A McClatchy News review found that the number of foreign-born residents who didn’t answer the survey’s citizenship question rose again in 2017, the first year of the Trump presidency.
Georgetown report author Bill O’Hare told McClatchy he believes the citizenship question — along with the fact that the next census will be the first to be conducted mainly online — are two reasons the 2020 Census is the most problematic in decades.
“This is the most difficult census of my lifetime,” he said.
The upshot, according to U.C. Berkeley statistician Phillip Stark, is that the citizenship question could skew 2020 census results enough that it becomes statistically incomparable to the 2010 census.
“You are introducing a new variable making it hard to compare, and (potentially) making the census less suitable for its constitutional purpose.”
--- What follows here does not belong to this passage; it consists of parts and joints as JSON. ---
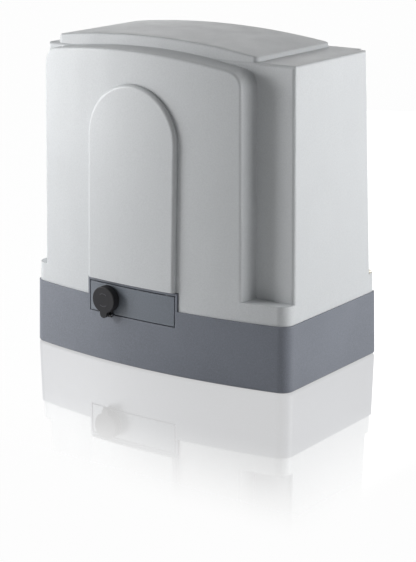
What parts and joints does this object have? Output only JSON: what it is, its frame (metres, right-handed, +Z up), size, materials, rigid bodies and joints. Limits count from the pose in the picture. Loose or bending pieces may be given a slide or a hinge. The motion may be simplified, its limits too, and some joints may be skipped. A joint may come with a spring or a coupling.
{
  "type": "sliding gate motor",
  "caption": "Electric operator for a sliding gate: cast base, lift-off cover, worm drive with rear rack pinion, hinged release door with lock, and sprung limit switch lever.",
  "frame": {"origin": "middle of the base's footprint, on its underside, at the centre of the four anchor slots", "axes": "+Z up, +Y to the back where the pinion and the gate's rack are, +X to the right seen from the front"},
  "size_m": [0.3, 0.2357, 0.311],
  "materials": {
    "base_paint": "satin dark blue-grey paint",
    "door_paint": "satin dark grey paint",
    "cover_plastic": "fine textured light grey moulding",
    "panel_plastic": "satin light grey moulding",
    "black_rubber": "dull",
    "steel": "machined",
    "zinc_steel": "bright zinc plate",
    "cast_aluminium": "as cast",
    "iron_stack": "stacked laminations",
    "bronze": "machined bronze",
    "copper": "enamelled wire",
    "black_plastic": "moulded",
    "board_green": "solder mask",
    "terminal_plastic": "moulded",
    "relay_plastic": "moulded",
    "white_plastic": "moulded",
    "tape_yellow": "wound tape"
  },
  "bodies": {
    "frame": {"base_housing": "base_paint", "door_pin": "steel", "gearbox_housing": "cast_aluminium", "gearbox_cover": "cast_aluminium", "gearbox_screws": "zinc_steel", "shaft_bearings": "steel", "oil_seal": "black_rubber", "worm_bearings": "steel", "motor_stator": "iron_stack", "motor_windings": "copper", "motor_case": "black_plastic", "motor_lower_bell": "cast_aluminium", "motor_upper_bell": "cast_aluminium", "motor_bolts": "zinc_steel", "board_tray": "black_plastic", "control_board": "board_green", "board_screws": "zinc_steel", "terminal_blocks": "terminal_plastic", "board_relays": "relay_plastic", "fuse_holder": "white_plastic", "transformer": "tape_yellow", "transformer_clamp": "zinc_steel", "run_capacitor": "white_plastic", "capacitor_clip": "zinc_steel", "limit_switch_body": "black_plastic", "cable_grommet": "black_rubber", "levelling_screws": "zinc_steel"},
    "cover_body": {"cover": "cover_plastic", "front_panel": "panel_plastic", "cover_screws": "zinc_steel"},
    "door": {"release_door": "door_paint", "lock_bezel": "black_plastic", "cap_pin": "steel"},
    "cap": {"lock_cap": "black_rubber"},
    "lock": {"lock_plug": "zinc_steel", "lock_tongue": "zinc_steel"},
    "release": {"release_yoke": "zinc_steel", "release_pin": "steel", "release_spring": "steel"},
    "output": {"output_shaft": "steel", "pinion_key": "steel", "worm_wheel": "bronze", "pinion": "zinc_steel", "pinion_screw": "zinc_steel"},
    "rotor": {"worm": "steel", "rotor_core": "iron_stack"},
    "switch_lever": {"limit_switch_hub": "black_plastic", "limit_switch_spring": "steel"}
  },
  "joints": [
    {"name": "cover_lift", "type": "slide", "parent": "frame", "child": "cover_body", "axis": [0, 0, 1], "range_m": [0, 0.28]},
    {"name": "door_hinge", "type": "hinge", "parent": "frame", "child": "door", "pos_m": [0.0233, -0.0822, 0.0626], "axis": [0, 0, 1], "range_deg": [0, 90]},
    {"name": "cap_hinge", "type": "hinge", "parent": "door", "child": "cap", "pos_m": [-0.0442, -0.0888, 0.048], "axis": [1, 0, 0], "range_deg": [0, 90]},
    {"name": "lock_turn", "type": "hinge", "parent": "door", "child": "lock", "pos_m": [-0.0442, -0.0864, 0.0635], "axis": [0, 1, 0], "range_deg": [0, 90]},
    {"name": "release_push", "type": "slide", "parent": "frame", "child": "release", "axis": [0, 1, 0], "range_m": [0, 0.00613]},
    {"name": "rotor_spin", "type": "hinge", "parent": "frame", "child": "rotor", "pos_m": [0.0325, 0.022, 0.085], "axis": [0, 0, 1], "continuous": true},
    {"name": "output_spin", "type": "hinge", "parent": "frame", "child": "output", "pos_m": [-0.016, 0.022, 0.085], "axis": [0, 1, 0], "continuous": true},
    {"name": "switch_swing", "type": "hinge", "parent": "frame", "child": "switch_lever", "pos_m": [-0.016, 0.073, 0.14], "axis": [0, 0, 1], "range_deg": [-25, 25], "stiffness_Nm_per_rad": 0.1}
  ],
  "couplings": [
    {"joint": "door_hinge", "follows": "release_push", "rad_per_m": 256.41},
    {"joint": "output_spin", "follows": "rotor_spin", "ratio": 0.033333}
  ]
}
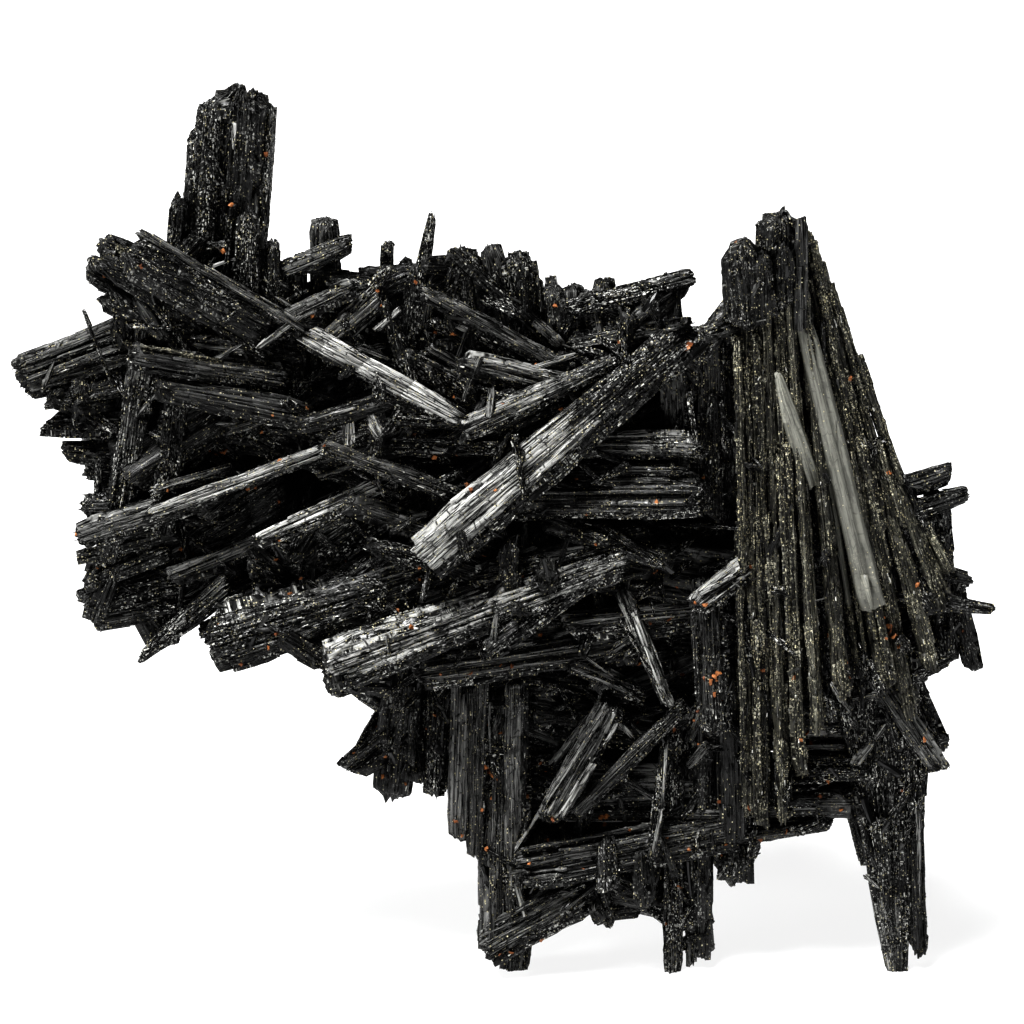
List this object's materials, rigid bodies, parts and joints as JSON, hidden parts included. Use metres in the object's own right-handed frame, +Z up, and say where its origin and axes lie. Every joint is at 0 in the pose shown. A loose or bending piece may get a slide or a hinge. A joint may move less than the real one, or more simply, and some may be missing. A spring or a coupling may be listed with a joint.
{
  "type": "aegirine crystal cluster",
  "caption": "Jackstraw cluster of long striated black prismatic crystals crossing one another, standing on its lowest crystals, with tall upright bundles at each side.",
  "frame": {"origin": "level of the feet, under the middle of the bounding box", "axes": "+Z up, with the cluster standing on its lowest crystals; -Y towards the viewer of the front side; +X to the right of that view, so the longest extent lies along X"},
  "size_m": [0.1196, 0.0589, 0.1146],
  "materials": {
    "aegirine": "striated, vitreous to satin, dusted with pale micro-crystals and orange-brown grains"
  },
  "bodies": {
    "root": {"aegirine_cluster": "aegirine"}
  },
  "joints": []
}
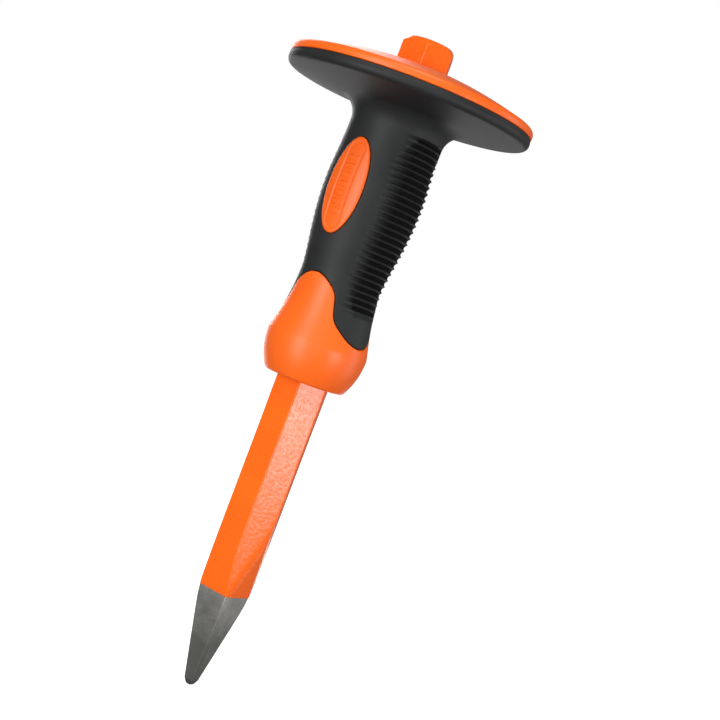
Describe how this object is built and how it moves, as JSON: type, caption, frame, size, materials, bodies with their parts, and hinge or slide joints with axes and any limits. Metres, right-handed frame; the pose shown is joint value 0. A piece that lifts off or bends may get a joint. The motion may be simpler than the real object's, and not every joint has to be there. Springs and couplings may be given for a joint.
{
  "type": "point chisel with hand guard",
  "caption": "Point chisel on a hexagonal steel bar, with a round domed hand guard and a ribbed two-colour moulded handle, for breaking masonry with a hammer.",
  "frame": {"origin": "the blunt end of the point, on the bar's axis", "axes": "+Z along the bar from the point to the struck head, -Y out of the front of the handle, where the oval badge is, +X to the right seen from the front"},
  "size_m": [0.093, 0.093, 0.25],
  "materials": {
    "bar_paint": "glossy paint with a light orange-peel texture; the ground point is bare steel",
    "rigid_orange": "satin moulded plastic",
    "soft_black": "matte soft-touch rubber"
  },
  "bodies": {
    "root": {"chisel_bar": "bar_paint", "core_sleeve": "rigid_orange", "guard_plate": "rigid_orange", "grip_overmould": "soft_black", "badge_front": "rigid_orange", "badge_back": "rigid_orange"}
  },
  "joints": []
}
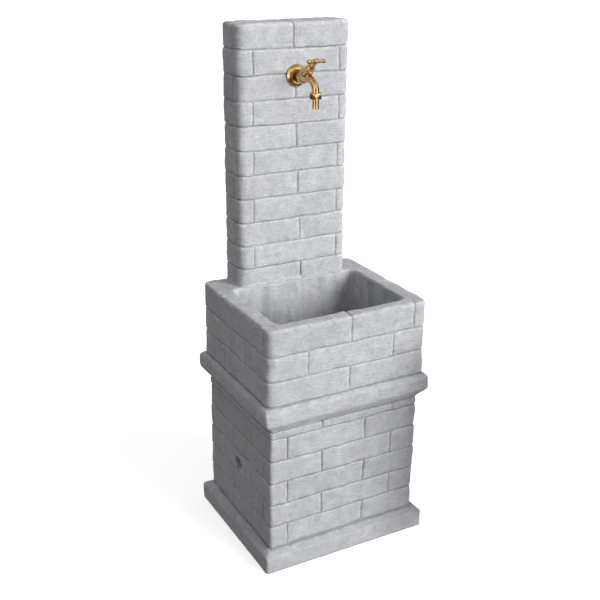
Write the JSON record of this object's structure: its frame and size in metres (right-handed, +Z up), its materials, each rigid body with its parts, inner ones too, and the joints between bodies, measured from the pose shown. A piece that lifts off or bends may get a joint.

The possibility of an undercount in some states, though, is in fact good news in others. When one state shrinks in proportion to the others, it stands to lose federal funding, and vice versa.
Which states could be affected?
California is at most risk. The latest American Community Survey suggests noncitizens account for 13.5 percent of that state’s population, the highest in the country, and nearly double the national 7 percent rate.
Texas, Nevada, New York, New Jersey and Florida, also have noncitizen populations notably above the national average, and face the possibility of diminished percentages of population-based federal funds.
States with lower percentages of noncitizens, such as North Carolina, Michigan, Pennsylvania and Ohio stand to gain funding.
Nearly half of some communities in sparsely-populated areas like Idaho’s Clark County are Hispanic, and hard for census takers to reach — and that’s without the addition of the citizenship question. There’s not even 911 access in those areas, Gonzalez said, let alone a Spanish radio station to encourage community members to participate in the census.
“I’m really discouraged,” Gonzalez said. “How are we going to pull this off to get an accurate count?”